> [Dataset extract]:
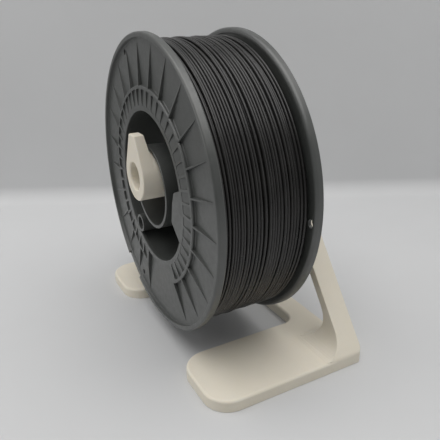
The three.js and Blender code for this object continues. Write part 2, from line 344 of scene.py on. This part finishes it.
def bump(tree, height, distance, strength, under=None):
    """Relief from height, on top of the relief under it."""
    node = add_node(tree, "ShaderNodeBump", {"Distance": distance, "Strength": strength})
    tree.links.new(height, node.inputs["Height"])
    if under is not None:
        tree.links.new(under, node.inputs["Normal"])
    return node.outputs["Normal"]


def start_material(name, specular):
    material = bpy.data.materials.new(name)
    material.use_nodes = True
    tree = material.node_tree
    shader = tree.nodes["Principled BSDF"]
    shader.inputs["Specular IOR Level"].default_value = specular
    place = tree.nodes.new("ShaderNodeTexCoord").outputs["Object"]
    return material, tree, shader, place


def cream_print():
    material, tree, shader, place = start_material("cream_print_looks", specular=0.4)
    shader.inputs["Subsurface Weight"].default_value = 0.12
    shader.inputs["Subsurface Radius"].default_value = (1.0, 0.75, 0.45)
    shader.inputs["Subsurface Scale"].default_value = 0.0012
    clouds = noise(tree, place, scale=28, detail=5)
    color = spread(tree, clouds, (0.74, 0.69, 0.58), (0.78, 0.725, 0.615))
    tree.links.new(color, shader.inputs["Base Color"])
    grain = noise(tree, place, scale=2600, detail=3)
    tree.links.new(spread(tree, grain, 0.5, 0.64), shader.inputs["Roughness"])
    swell = noise(tree, place, scale=160, detail=3)
    coarse = bump(tree, swell, distance=0.00012, strength=0.5)
    fine = bump(tree, grain, distance=0.00003, strength=0.6, under=coarse)
    tree.links.new(fine, shader.inputs["Normal"])
    return material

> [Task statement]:
The required output is the exact run of lines from the beginning of the listing above to the line that contains "return material, tree, shader, place", inclusive of both.

> [Result for this exercise]:
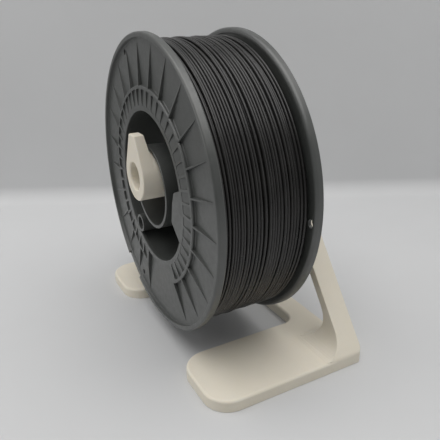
The three.js and Blender code for this object continues. Write part 2, from line 344 of scene.py on. This part finishes it.
def bump(tree, height, distance, strength, under=None):
    """Relief from height, on top of the relief under it."""
    node = add_node(tree, "ShaderNodeBump", {"Distance": distance, "Strength": strength})
    tree.links.new(height, node.inputs["Height"])
    if under is not None:
        tree.links.new(under, node.inputs["Normal"])
    return node.outputs["Normal"]


def start_material(name, specular):
    material = bpy.data.materials.new(name)
    material.use_nodes = True
    tree = material.node_tree
    shader = tree.nodes["Principled BSDF"]
    shader.inputs["Specular IOR Level"].default_value = specular
    place = tree.nodes.new("ShaderNodeTexCoord").outputs["Object"]
    return material, tree, shader, place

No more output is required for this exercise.